For real device testing, a proxy will call a BitBar API and insert the Taskcluster test jobs into the proper queue. With Taskcluster managing test orchestration, and BitBar’s support for unlimited device concurrency, Joel’s team has brought 15 hours of real device testing down to an average of 2 hours.
To help Mozilla enhance its full automation and continuous testing practice, BitBar is hosting a Private Cloud with a multitude of devices, dedicated to Mozilla, in its Santa Clara data center.
“As far as BitBar’s real device environment, we’re over 90% utilization during the peak hours,” says Joel. “During the core workday, from 6 a.m. to 8 p.m. Pacific Time, we’re guaranteed to have test jobs in the queue. We’ve always been running full automation. BitBar’s solution has enabled us to scale up our automated testing. We’re running a much higher throughput, and these tests are depended on by a much larger volume of people.”

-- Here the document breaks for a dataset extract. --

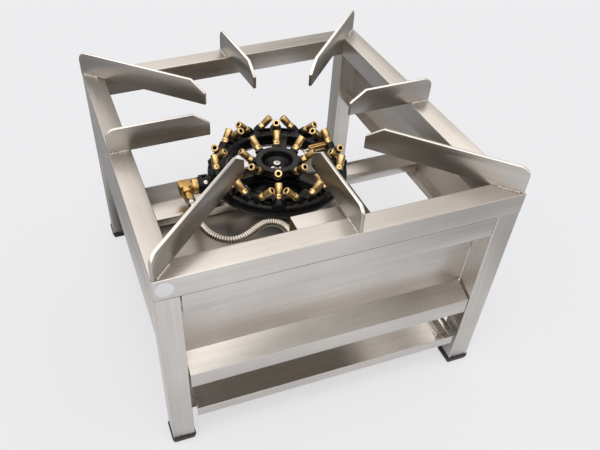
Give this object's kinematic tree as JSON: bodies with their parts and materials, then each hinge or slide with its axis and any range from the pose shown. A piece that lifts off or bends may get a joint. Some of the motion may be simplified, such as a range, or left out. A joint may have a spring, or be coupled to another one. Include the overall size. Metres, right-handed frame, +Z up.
{
  "type": "stock pot range",
  "caption": "Low square-tube stand with upright pot bars round the top, a cast ring burner with leaning brass jets inside, a ribbed gas hose and a pull-out drip tray.",
  "frame": {"origin": "on the floor under the middle of the frame", "axes": "+Z up, the front with the apron and the drip tray faces -Y, +X to the right seen from the front"},
  "size_m": [0.6144, 0.6404, 0.47],
  "materials": {
    "brushed_stainless": "brushed along each piece, warm grey",
    "weld_steel": "bright weld bead",
    "bright_steel": "bright zinc plated or stainless",
    "hose_steel": "bright corrugated stainless",
    "black_iron": "satin black coated casting",
    "brass": "turned, satin",
    "black_plastic": "matt black",
    "white_label": "bare white disc"
  },
  "bodies": {
    "stand": {"front_rail": "brushed_stainless", "rear_rail": "brushed_stainless", "left_rail": "brushed_stainless", "right_rail": "brushed_stainless", "leg_front_left": "brushed_stainless", "leg_front_right": "brushed_stainless", "leg_rear_left": "brushed_stainless", "leg_rear_right": "brushed_stainless", "foot_front_left": "black_plastic", "foot_front_right": "black_plastic", "foot_rear_left": "black_plastic", "foot_rear_right": "black_plastic", "bar_front": "brushed_stainless", "bar_rear": "brushed_stainless", "bar_left": "brushed_stainless", "bar_right": "brushed_stainless", "bar_front_left": "brushed_stainless", "bar_front_right": "brushed_stainless", "bar_rear_left": "brushed_stainless", "bar_rear_right": "brushed_stainless", "bar_welds": "weld_steel", "front_apron": "brushed_stainless", "front_panel": "brushed_stainless", "drip_shelf": "brushed_stainless", "side_panel_left": "brushed_stainless", "side_panel_right": "brushed_stainless", "heat_shield": "brushed_stainless", "burner_bearer": "brushed_stainless", "bearer_bolts": "bright_steel", "valve_cover": "brushed_stainless", "runner_left": "brushed_stainless", "runner_right": "brushed_stainless", "label_disc": "white_label", "burner_ring": "black_iron", "burner_base": "black_iron", "burner_hub": "black_iron", "ring_jets_centre": "brass", "ring_jets_side": "brass", "hub_jets": "brass", "hub_stud": "bright_steel", "hub_washer": "bright_steel", "stud_nut": "bright_steel", "burner_foot": "black_iron", "mixer_tube": "black_iron", "injector": "brass", "gas_elbow": "brass", "hose_nut_burner": "brass", "hose_ferrule_burner": "bright_steel", "gas_hose": "hose_steel", "hose_ferrule_valve": "bright_steel", "hose_nut_valve": "brass", "gas_valve": "brass", "supply_pipe": "brass", "supply_nut": "brass", "pilot_bracket": "bright_steel", "pilot_head": "brass"},
    "tray": {"drip_tray": "brushed_stainless", "tray_tab": "brushed_stainless"},
    "shutter": {"air_shutter": "black_iron", "lock_screw": "bright_steel"}
  },
  "joints": [
    {"name": "tray_slide", "type": "slide", "parent": "stand", "child": "tray", "axis": [0, -1, 0], "range_m": [0, 0.45]},
    {"name": "shutter_turn", "type": "hinge", "parent": "stand", "child": "shutter", "pos_m": [-0.13873, 0.00579, 0.32], "axis": [-0.9981, 0.061, 0], "range_deg": [0, 45]}
  ]
}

Monitoring and Scaling to Achieve a Robust Environment
“It was hard to scale our testing efforts before switching to BitBar,” Joel adds. “We needed better organization, and we didn’t have good tools. If one of our servers needed updating, for example, all eight devices connected to it would go down. Now we run test automation on a hundred phones hosted by BitBar, and we have alerts on the phone status online. It’s a much more robust environment where it’s more self-healing, and we’ve got more eyes on it.”
By using the BitBar API, the automation team at Mozilla is able to monitor the system and infrastructure to get proper alerts on device status.
The frustration with the homegrown testing solution led the team to think about outsourcing device hosting and management while allowing them to run test automation on real devices.
“Since we didn’t have any paid staff to look at the devices, when some devices went offline, it required somebody to get into the closet and spend a half hour getting these phones online. It wasn’t a robust setup, and we started to consider other options.”